A brand’s website is often the first, and most lasting, impression customers will have of your organization. Here are some strategic actions he recommends marketers take to ensure their online properties are optimized for the search-first age.
Educate your team and higher-ups about the necessity of organic search
“The website is a shared responsibility and it requires proper strategic leadership,” Dunham said. “The first step is to take some time and educate yourself, your leadership, your board and your organization so they more broadly promote organic KPIs as business-wide objectives.”
“There’s great data out there on the impact of the efficiency of SEO as a low-cost acquisition channel,” he added.
Aside from sharing communication from Google on the importance of search from a business perspective, marketers can look for case studies from reputable organizations to encourage search prioritization. This can help higher-ups start seeing organic traffic as a key business metric.
“I was in a meeting recently and I had a digital leader say to me that you know website performance should not be an SEO metric — it has to be a business metric,” he said.
Create a cross-functional search ops task force
“Much of the data and insight generated by CEOs and their tools today are rarely utilized to their full potential,” Dunham said. “This is in part due to SEO not being seen as a business priority. As a result, it’s been siloed — pulling in teams from across the organization breaks down those silos.”
The more team members are involved with search processes, the more they’ll see its impact. People from each department will have more opportunities to contribute to growing online visibility using their unique skillsets.
“We know that businesses that are able to implement these organizational-wide search operations systems and practices — connecting a range of perspectives and search activities that are happening — are going to be the ones that will have a competitive advantage,” said Dunham.
Apply SEO testing automation
More and more brands are turning to automation tools to streamline tasks. According to Dunham, these solutions can be used for search-related activities as well.
“Automation can be well-deployed within web development processes,” Dunham said. “Until recently, this technology didn’t exist.”
Brands now have access to a wide variety of automation tools to streamline SEO-related tasks.

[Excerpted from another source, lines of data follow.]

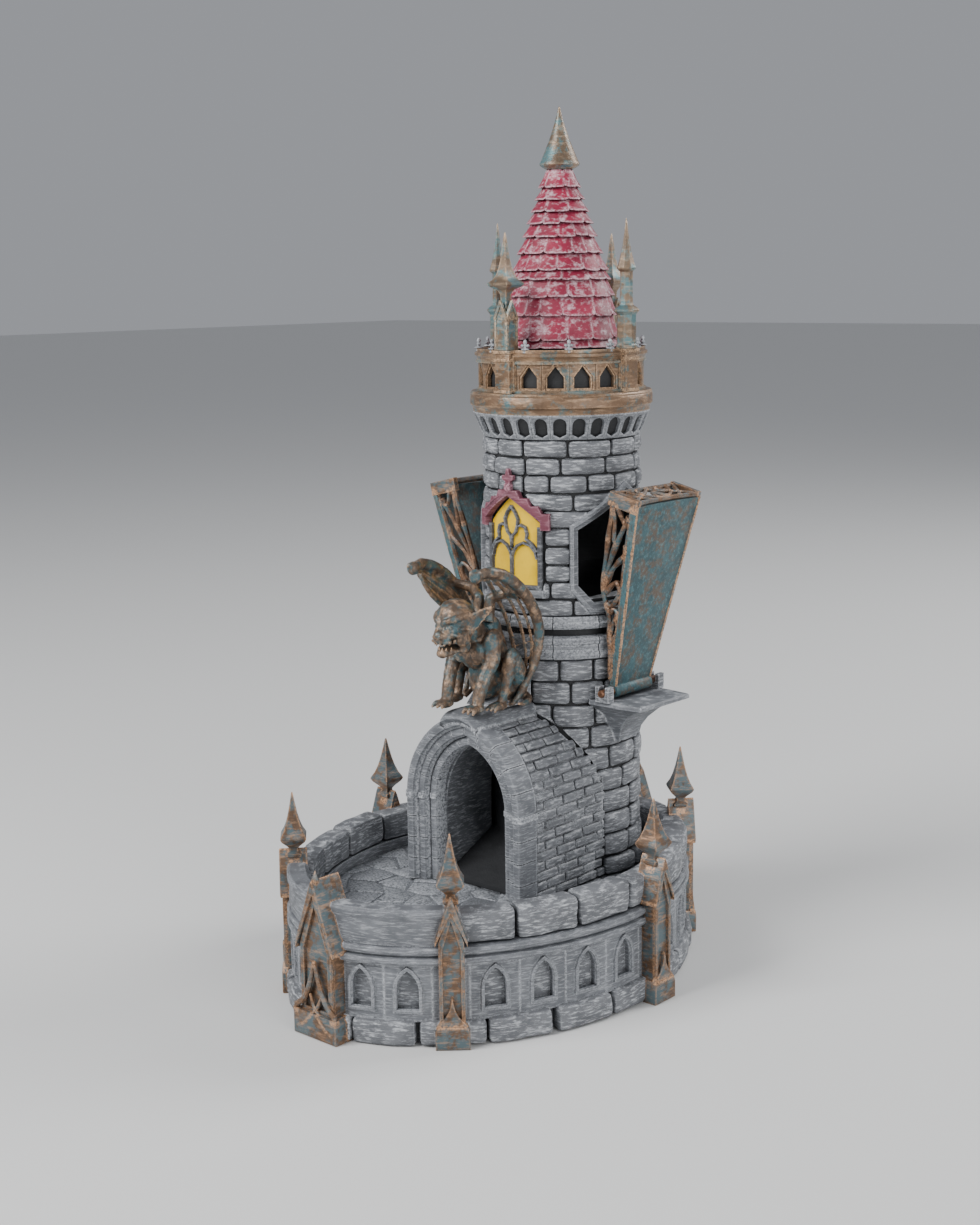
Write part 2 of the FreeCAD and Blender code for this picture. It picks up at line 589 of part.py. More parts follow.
# Roof: a collar in the mouth, the tiled ogee and the finial.
ROOF_FOOT = f"{DECK_TOP} + seat_gap"
OGEE = [(1.0, 0.0), (0.985, 0.1), (0.955, 0.2), (0.9, 0.32), (0.82, 0.42), (0.71, 0.53), (0.58, 0.66),
        (0.44, 0.79), (0.33, 0.89), (0.26, 1.0)]
ogee = [("0", ROOF_FOOT)] + [(f"roof_radius * {out}", f"{ROOF_FOOT} + roof_height * {up}") for out, up in OGEE]
piece("roof_tiles", turned("roof", ogee + [("0", f"{ROOF_FOOT} + roof_height")]))
piece("roof_collar", cylinder("collar", "mouth_radius - fit_clearance", "collar_depth + seat_gap",
                              z=f"{DECK_TOP} - collar_depth"))
ROOF_TOP = f"{ROOF_FOOT} + roof_height"
piece("roof_finial", turned("finial", [("0", ROOF_TOP), ("finial_lip", ROOF_TOP),
                                       ("finial_radius", f"{ROOF_TOP} + 2"),
                                       ("finial_radius * 0.55", f"{ROOF_TOP} + finial_height * 0.35"),
                                       ("finial_radius * 0.2", f"{ROOF_TOP} + finial_height * 0.75"),
                                       ("0", f"{ROOF_TOP} + finial_height")]))

# Figure crouching over the doorway on a saddle astride the vault's ridge.
saddle_slab = prism("saddle_slab", "XZ", [("-saddle_half * 0.6", "saddle_foot"),
                                          ("saddle_half * 0.6", "saddle_foot"),
                                          ("saddle_half", "saddle_top - 3"), ("saddle_half", "saddle_top"),
                                          ("-saddle_half", "saddle_top"), ("-saddle_half", "saddle_top - 3")],
                    f"{ARCH_OUT} + 2", "-tower_axis")
piece("gargoyle_saddle", cut("saddle", saddle_slab, arch_full, vault_full, flare))
BREAST = [("0", 0), (7.5, 0), (9.5, 8), (9.0, 18), (6.5, 27), ("0", 30)]
SKULL = [("0", 0), (4.5, 0), (7.5, 6), (7.5, 12), (4.0, 17), ("0", 18)]
beast = [turned("beast_torso", BREAST, y=f"{FRONT} - 19", z="saddle_top"),
         turned("beast_head", SKULL, y=f"{FRONT} - 31", z="saddle_top + 26"),
         cylinder("beast_neck", 5.2, 18, y=f"{FRONT} - 24", z="saddle_top + 18")]
for side, sign in (("left", "-"), ("right", "")):
    beast.append(cylinder(f"beast_haunch_{side}", 5.5, 14, f"{sign}8.5", f"{FRONT} - 21",
                          "saddle_top"))
    beast.append(cylinder(f"beast_arm_{side}", 3, 27, f"{sign}6.2", f"{FRONT} - 27.5",
                          "saddle_top"))
figure = piece("gargoyle_body", fuse("beast_whole", *beast))
wing_right = [("0", "wing_tip - 40"), ("wing_span * 0.5", "wing_tip - 50"), ("wing_span * 0.8", "wing_tip - 48"),
              ("wing_span", "wing_tip - 30"), ("wing_span", "wing_tip - 12"), ("wing_span * 0.9", "wing_tip"),
              ("wing_span * 0.5", "wing_tip - 16"), ("0", "wing_tip - 24")]
wings = [prism(f"wing_{side}", "XZ", across(sign, wing_right), "wing_thick", f"-({FRONT} - 5)")
         for side, sign in (("left", "-"), ("right", ""))]
piece("gargoyle_wings", cut("wings", fuse("wing_pair", *wings), figure))

doc.recompute()
for item in doc.Objects:
    if "Invalid" in item.State or "Error" in item.State:
        raise SystemExit(f"{item.Name} did not build: {item.State}")
for label, item in pieces.items():
    if item.Shape.isNull() or not item.Shape.isValid():
        raise SystemExit(f"{label} has no valid shape")
os.makedirs("parts", exist_ok=True)
for label, item in pieces.items():
    item.Shape.exportStep(f"parts/{label}.step")
    print(label, len(item.Shape.Solids), round(item.Shape.Volume, 1))
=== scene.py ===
"""A gothic dice tower: masonry shaft, vaulted doorway, oval dice tray, hinged hatches and a tiled roof.

Lengths are millimetres while a mesh is shaped, and become metres when the piece is finished.
"""

import logging
import math
import random
from dataclasses import dataclass, field
from enum import Enum
from typing import Callable, Sequence

import bmesh
import bpy
from mathutils import Matrix, Vector, noise


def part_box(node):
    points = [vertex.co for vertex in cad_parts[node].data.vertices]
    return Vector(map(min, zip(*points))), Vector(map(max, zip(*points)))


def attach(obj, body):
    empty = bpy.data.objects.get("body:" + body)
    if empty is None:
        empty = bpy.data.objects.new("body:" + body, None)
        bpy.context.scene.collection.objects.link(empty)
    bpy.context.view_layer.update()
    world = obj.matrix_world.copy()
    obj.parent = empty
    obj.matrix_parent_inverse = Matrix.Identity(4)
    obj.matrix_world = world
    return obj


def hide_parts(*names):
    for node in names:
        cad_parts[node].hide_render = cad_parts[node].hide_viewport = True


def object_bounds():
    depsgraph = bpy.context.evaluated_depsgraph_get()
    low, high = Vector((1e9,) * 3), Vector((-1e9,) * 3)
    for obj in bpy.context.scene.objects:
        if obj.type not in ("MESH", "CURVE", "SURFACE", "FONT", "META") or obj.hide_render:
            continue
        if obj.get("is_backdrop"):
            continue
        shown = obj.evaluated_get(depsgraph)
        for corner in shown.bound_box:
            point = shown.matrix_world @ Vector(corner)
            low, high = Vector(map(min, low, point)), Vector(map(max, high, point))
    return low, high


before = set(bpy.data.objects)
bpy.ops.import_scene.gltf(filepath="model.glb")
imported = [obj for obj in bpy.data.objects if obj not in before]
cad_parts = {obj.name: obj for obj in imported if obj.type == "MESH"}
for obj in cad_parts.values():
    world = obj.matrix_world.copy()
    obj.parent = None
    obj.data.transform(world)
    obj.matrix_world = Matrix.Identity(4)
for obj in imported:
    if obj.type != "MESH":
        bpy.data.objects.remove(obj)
cad_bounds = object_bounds()

MM = 0.001
Mesh = bmesh.types.BMesh
Vert = bmesh.types.BMVert
Socket = bpy.types.NodeSocket
Outline = Sequence[tuple[float, float]]
Triple = tuple[float, float, float]
UP = Vector((0, 0, 1))
WELD = 1e-4  # points nearer than this become one
OVAL_POWER = 1.86  # of the plan's outline: 2 is a true ellipse, less is flatter on the diagonals
BLOCK_EDGE = 0.15  # the unit block's rounded edge, as a share of its side
ARCH_SPRING = 68.4  # level at which the doorway's arch starts to curve
RIDGE = 104.8  # level of the vault's outer ridge
log = logging.getLogger("dice_tower")


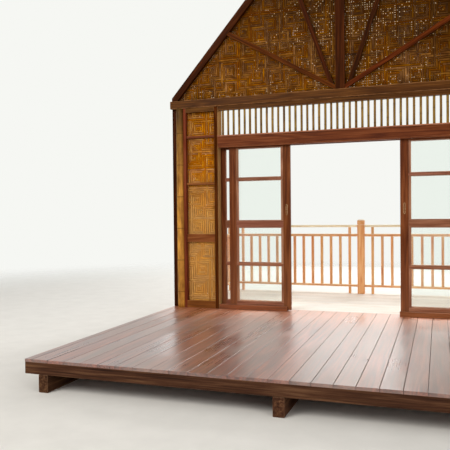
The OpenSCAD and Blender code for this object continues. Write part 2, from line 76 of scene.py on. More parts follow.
class Store:
    """The points and faces of one piece, with what its material reads at each point.

    grain is the place along and across the grain, in metres from a start of the board's own. tone is the
    board's own lightness, 0 to 1. edge is 1 on a rounded edge, on the rings of a stem and on the sides of
    a strip, or -1 on the sides at a pinhole.
    """

    def __init__(self):
        self.points, self.faces, self.smooth, self.slots = [], [], [], []
        self.grain, self.tone, self.edge = [], [], []

    def add(self, points, faces, grain, edge, tone=None, smooth=False, slot=0):
        """Adds a board, strip or stem. Without a tone it gets a random one."""
        base = len(self.points)
        self.points += [tuple(p) for p in points]
        self.faces += [[base + i for i in face] for face in faces]
        self.smooth += [smooth] * len(faces)
        self.slots += [slot] * len(faces)
        self.grain += [tuple(g) for g in grain]
        self.tone += [rng.random() if tone is None else tone] * len(points)
        self.edge += list(edge)

    def build(self, name, slot, materials, *nodes, body="frame"):
        """Makes the piece. It rides on a body, takes the materials given, and stands for CAD nodes. The
        slot is not used.
        """
        mesh = bpy.data.meshes.new(name)
        mesh.from_pydata(self.points, [], self.faces)
        mesh.polygons.foreach_set("use_smooth", self.smooth)
        mesh.polygons.foreach_set("material_index", self.slots)
        grain = mesh.attributes.new("grain", "FLOAT_VECTOR", "POINT")
        grain.data.foreach_set("vector", [c for g in self.grain for c in g])
        for key, values in (("tone", self.tone), ("edge", self.edge)):
            mesh.attributes.new(key, "FLOAT", "POINT").data.foreach_set("value", values)
        for material in materials if isinstance(materials, list) else [materials]:
            mesh.materials.append(material)
        mesh.validate()
        obj = bpy.data.objects.new(name, mesh)
        scene.collection.objects.link(obj)
        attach(obj, body)
        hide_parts(*nodes)
        return obj


def grain_start():
    """A random place in the grain. Across it stays small, as the fine noises lose precision far out."""
    return Vector((rng.uniform(0, 40), rng.uniform(0, 3), rng.uniform(0, 3)))


def grain_of(points, start, along):
    """Each point's place along and across the grain, from a random start of the board's own."""
    along = Vector(along).normalized()
    across = along.cross(Vector((0, 1, 0)) if abs(along.y) < 0.9 else Vector((1, 0, 0))).normalized()
    third = along.cross(across)
    shift = grain_start()
    return [Vector(((p - start).dot(along), (p - start).dot(across), (p - start).dot(third))) + shift
            for p in points]


def low_corner(points):
    return Vector([min(p[k] for p in points) for k in range(3)])


def add_solid(store, bm, width, along=None, tone=None, slot=0):
    """Adds a solid with its edges rounded. Its grain runs along its longest side, or as told."""
    bmesh.ops.recalc_face_normals(bm, faces=bm.faces[:])
    sharp = [e for e in bm.edges if len(e.link_faces) == 2 and e.calc_face_angle() > 0.3]
    made = bmesh.ops.bevel(bm, geom=sharp, offset=width, segments=2, profile=0.5, affect="EDGES",
                           clamp_overlap=True)
    rounded = set(made["faces"])
    bm.verts.index_update()
    points = [v.co.copy() for v in bm.verts]
    low = low_corner(points)
    if along is None:
        size = [max(p[k] for p in points) - low[k] for k in range(3)]
        along = Matrix.Identity(3)[size.index(max(size))]
    edge = [float(all(f in rounded for f in v.link_faces)) for v in bm.verts]
    faces = [[v.index for v in f.verts] for f in bm.faces]
    store.add(points, faces, grain_of(points, low, along), edge, tone, slot=slot)
    bm.free()


def add_board(store, low, high, width, along=None, tone=None, slot=0):
    """Adds a board between two corners."""
    bm = bmesh.new()
    bmesh.ops.create_cube(bm, size=1)
    low, high = Vector(low), Vector(high)
    for v in bm.verts:
        v.co = Vector([low[k] if v.co[k] < 0 else high[k] for k in range(3)])
    add_solid(store, bm, width, along, tone, slot)


def add_upright(store, outline, near, far, width, along, slot):
    """Adds an outline in X and Z, drawn out along Y."""
    bm = bmesh.new()
    front = [bm.verts.new((x, near, z)) for x, z in outline]
    back = [bm.verts.new((x, far, z)) for x, z in outline]
    bm.faces.new(front)
    bm.faces.new(back[::-1])
    count = len(outline)
    for i in range(count):
        bm.faces.new((front[i], back[i], back[(i + 1) % count], front[(i + 1) % count]))
    add_solid(store, bm, width, along, slot=slot)


def islands(node):
    """The separate solids of a CAD node, each as its own bmesh with its flat faces joined."""
    bm = bmesh.new()
    bm.from_mesh(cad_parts[node].data)
    bmesh.ops.remove_doubles(bm, verts=bm.verts[:], dist=0.01 * MM)
    bmesh.ops.dissolve_limit(bm, angle_limit=math.radians(1), verts=bm.verts[:], edges=bm.edges[:])
    left = set(bm.verts)
    found = []
    while left:
        todo = [left.pop()]
        group = set(todo)
        while todo:
            for e in todo.pop().link_edges:
                for v in e.verts:
                    if v not in group:
                        group.add(v)
                        todo.append(v)
        left -= group
        part = bmesh.new()
        in_order = sorted(group, key=lambda v: tuple(round(c, 5) for c in v.co))
        copies = {v: part.verts.new(v.co) for v in in_order}
        for f in bm.faces:
            if f.verts[0] in group:
                part.faces.new([copies[v] for v in f.verts])
        found.append(part)
    bm.free()
    return sorted(found, key=lambda p: tuple(round(c, 4) for c in low_corner([v.co for v in p.verts])))


def from_node(name, node, slot, material, width, along=None, pick=None, body="frame"):
    """Makes a piece from the solids of a CAD node, with rounded edges and each with its own grain.

    pick gives a solid's place in the list of materials, from its low corner.
    """
    store = Store()
    for part in islands(node):
        low = low_corner([v.co for v in part.verts])
        add_solid(store, part, width, along, slot=pick(low) if pick else 0)
    return store.build(name, slot, material, node, body=body)


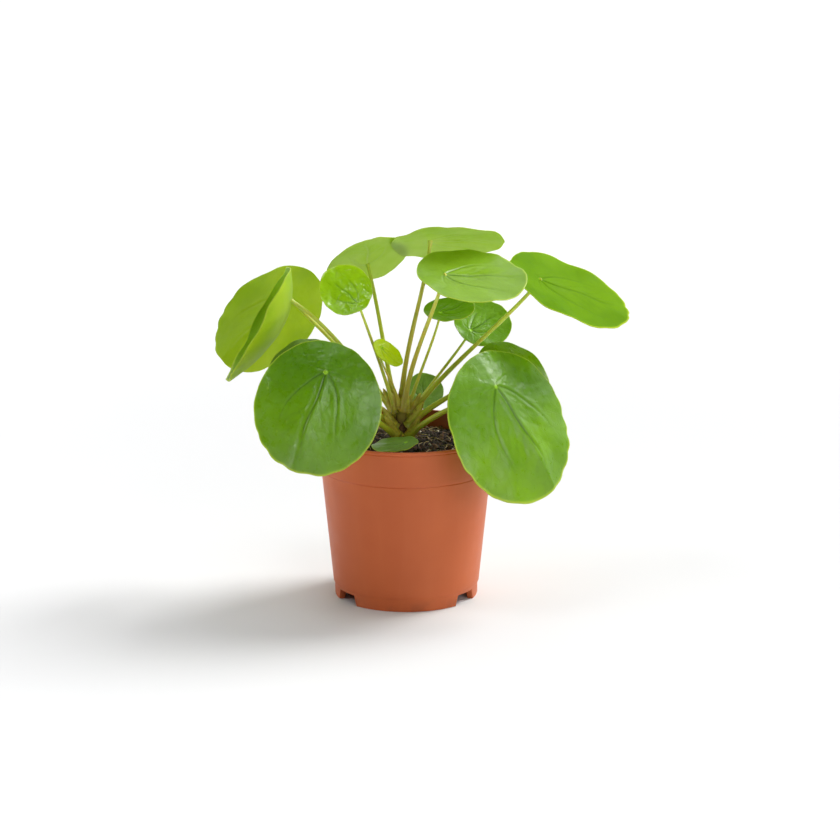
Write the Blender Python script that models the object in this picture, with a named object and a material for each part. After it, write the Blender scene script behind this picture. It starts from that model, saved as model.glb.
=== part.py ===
"""Potted pilea: a nursery pot, its soil, a short stem, and round leaves on long petioles.

Lengths in the tables are millimetres and angles are degrees. X is to the right, Y is to the back
and Z is up. Places are measured from the middle of the pot's underside, and the finished plant is
then moved so that the middle of its footprint is the origin.
"""

from math import atan2, cos, pi, radians, sin, sqrt
from random import Random
from typing import NamedTuple

import bmesh
import bpy
from mathutils import Vector

MM = 0.001
GAP = 0.3                       # air between pieces that touch on the real plant

# Pot
RIM_RADIUS = 60.0
POT_HEIGHT = 111.0
BASE_RADIUS = 47.5
BAND_HEIGHT = 24.0              # the straight band under the rim
BAND_STEP = 0.7                 # how far the band stands out from the wall below it
BAND_TAPER = 2.4                # how much the band narrows on its way down
BEAD_HEIGHT = 2.2
BEAD_OUT = 0.5
BEAD_ROUND = 0.5
STEP_DROP = 0.6                 # height over which the band steps in to the wall
WALL = 1.2
FLOOR_UNDERSIDE = 7.5
FLOOR_THICK = 1.5
FOOT_WIDTH = 4.0
FOOT_SLOPE = 0.6
INNER_STEP = POT_HEIGHT - BAND_HEIGHT - 1.0      # height where the inside steps out
CUT_PAST = 3.0                  # how far guide solids run past what they cut
NOTCH_ANGLES = (-33.75, 33.75, 146.25, 213.75)
NOTCH_SPAN = 22.5
NOTCH_HEIGHT = 6.8
NOTCH_SLANT = 2.0               # degrees that each end of a notch leans in by
DRAIN_HOLES = 8
DRAIN_RADIUS = 4.0
DRAIN_RING = 29.0
POT_SIDES = 56

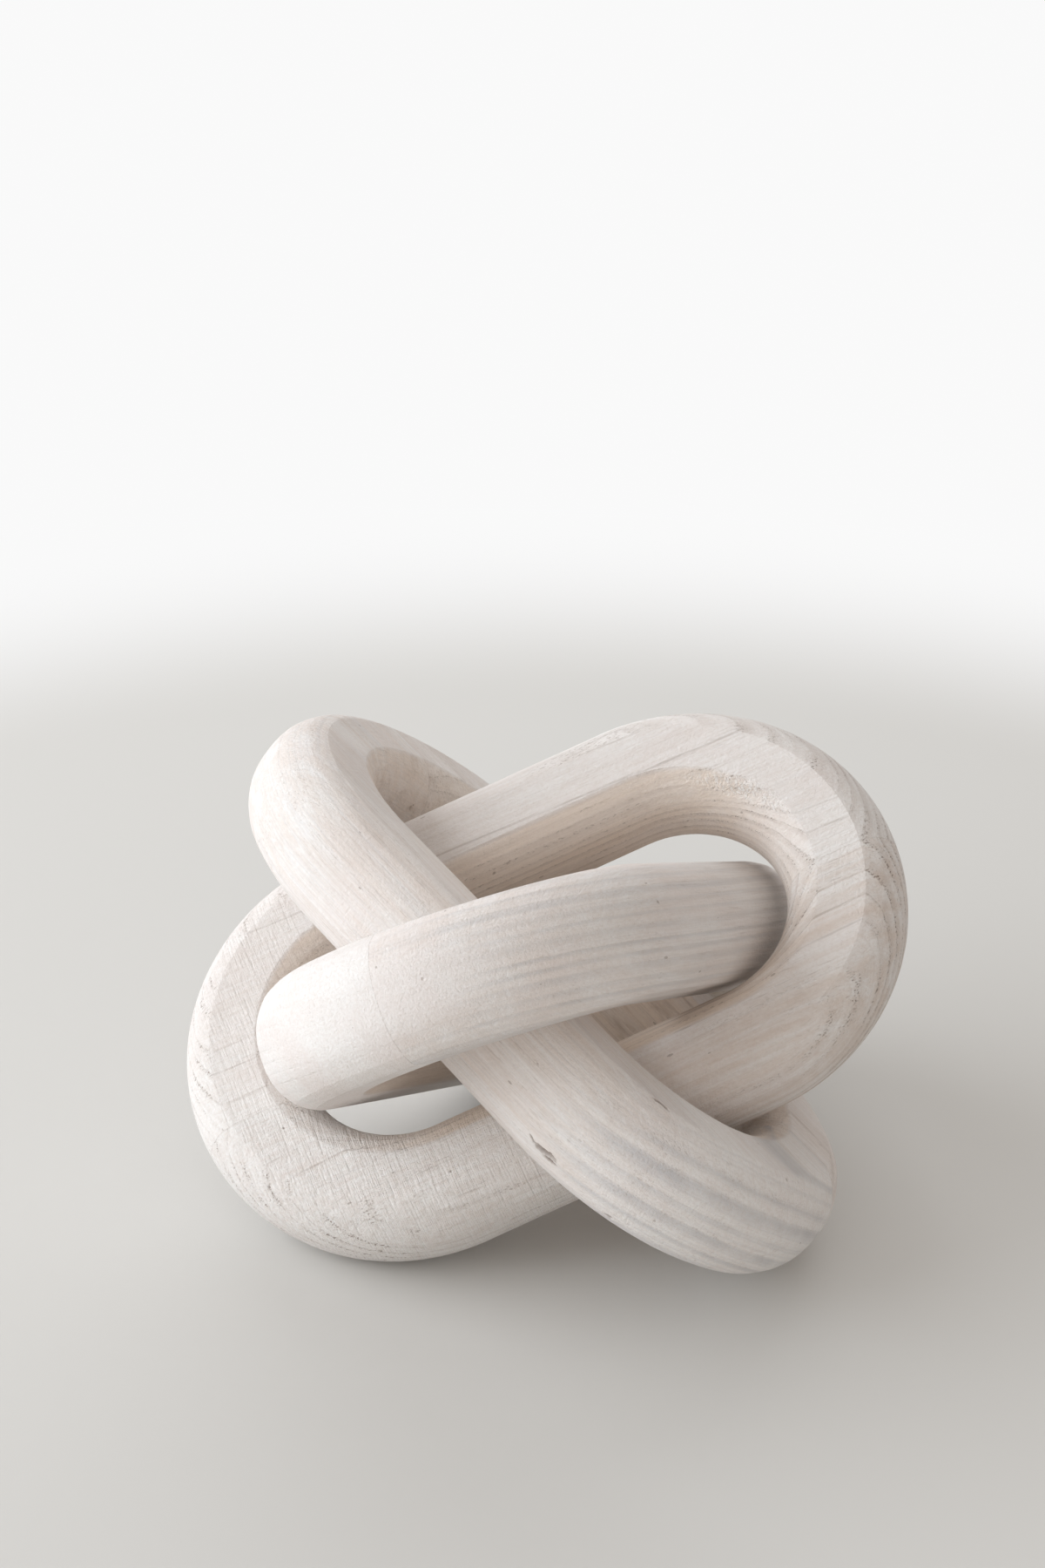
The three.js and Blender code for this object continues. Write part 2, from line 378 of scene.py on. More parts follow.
# Noise in the wood, in cycles a millimetre along, across and through a link. Each half reads its own part of
# it, moved by its seed times bySeed plus offset.
woodNoise = {
    "slow": {
        "cycles": (0.009, 0.024, 0.024),
        "bySeed": (1.0, 2.1, 0.0),
        "offset": (0.0, 0.0, 3.0),
        "detail": 1.0,
        "roughness": 0.5,
    },
    "quick": {
        "cycles": (0.05, 0.35, 0.35),
        "bySeed": (1.3, 0.0, 1.0),
        "offset": (0.0, 5.0, 0.0),
        "detail": 3.0,
        "roughness": 0.5,
    },
    "patchy": {
        "cycles": (0.04, 0.10, 0.10),
        "bySeed": (3.7, 0.0, 1.0),
        "offset": (0.0, 1.0, 0.0),
        "detail": 3.0,
        "roughness": 0.5,
    },
    "broken": {
        "cycles": (0.10, 1.1, 1.1),
        "bySeed": (1.0, 5.0, 0.0),
        "offset": (0.0, 0.0, 2.0),
        "detail": 4.0,
        "roughness": 0.7,
    },
    "fibres": {
        "cycles": (0.045, 1.5, 1.5),
        "bySeed": (1.0, 0.0, 0.0),
        "offset": (0.0, 2.0, 7.0),
        "detail": 5.0,
        "roughness": 0.7,
    },
    "dashes": {
        "cycles": (0.10, 1.9, 1.9),
        "bySeed": (1.7, 0.0, 0.0),
        "offset": (0.0, 5.0, 1.0),
        "detail": 2.0,
        "roughness": 0.6,
    },
    "pores": {
        "cycles": (0.85, 2.4, 2.4),
        "bySeed": (2.0, 0.0, 0.0),
        "offset": (0.0, 9.0, 4.0),
        "detail": 2.0,
        "roughness": 0.7,
    },
    "scratches": {
        "cycles": (1.60, 0.09, 0.09),
        "bySeed": (1.0, 0.0, 0.0),
        "offset": (0.0, 4.0, 1.0),
        "detail": 3.0,
        "roughness": 0.72,
    },
    "grit": {
        "cycles": (1.1, 1.3, 1.3),
        "bySeed": (1.0, 0.0, 0.0),
        "offset": (0.0, 1.0, 1.0),
        "detail": 3.0,
        "roughness": 0.75,
    },
    "mottle": {
        "cycles": (0.28, 0.42, 0.42),
        "bySeed": (2.3, 0.0, 0.0),
        "offset": (0.0, 7.0, 6.0),
        "detail": 4.0,
        "roughness": 0.62,
    },
    "blotch": {
        "cycles": (0.030, 0.055, 0.055),
        "bySeed": (1.0, 0.0, 0.0),
        "offset": (0.0, 6.0, 2.0),
        "detail": 3.0,
        "roughness": 0.55,
    },
    "streak": {
        "cycles": (0.008, 0.22, 0.22),
        "bySeed": (1.9, 0.0, 0.0),
        "offset": (0.0, 3.0, 5.0),
        "detail": 4.0,
        "roughness": 0.65,
    },
    "patchNoise": {
        "cycles": (0.06, 0.30, 0.30),
        "bySeed": (1.1, 0.0, 0.0),
        "offset": (0.0, 8.0, 2.0),
        "detail": 4.0,
        "roughness": 0.65,
    },
    "ridges": {
        "cycles": (1.3, 0.65, 0.65),
        "bySeed": (1.0, 0.0, 0.0),
        "offset": (0.0, 2.0, 2.0),
        "detail": 2.0,
        "roughness": 0.7,
    },
}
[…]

The key is to pick solutions that align with your organization’s goals and give you full control over their deployment: “There are additional risk mechanisms that can be put in place to ensure you don’t release bad code that will result in large traffic losses, ultimately driving down revenue across your critical web pages,” said Dunham.
If brands can optimize their internal process, teams and tools around organic search, they’ll increase their chances of achieving long-term success in the search-first digital landscape.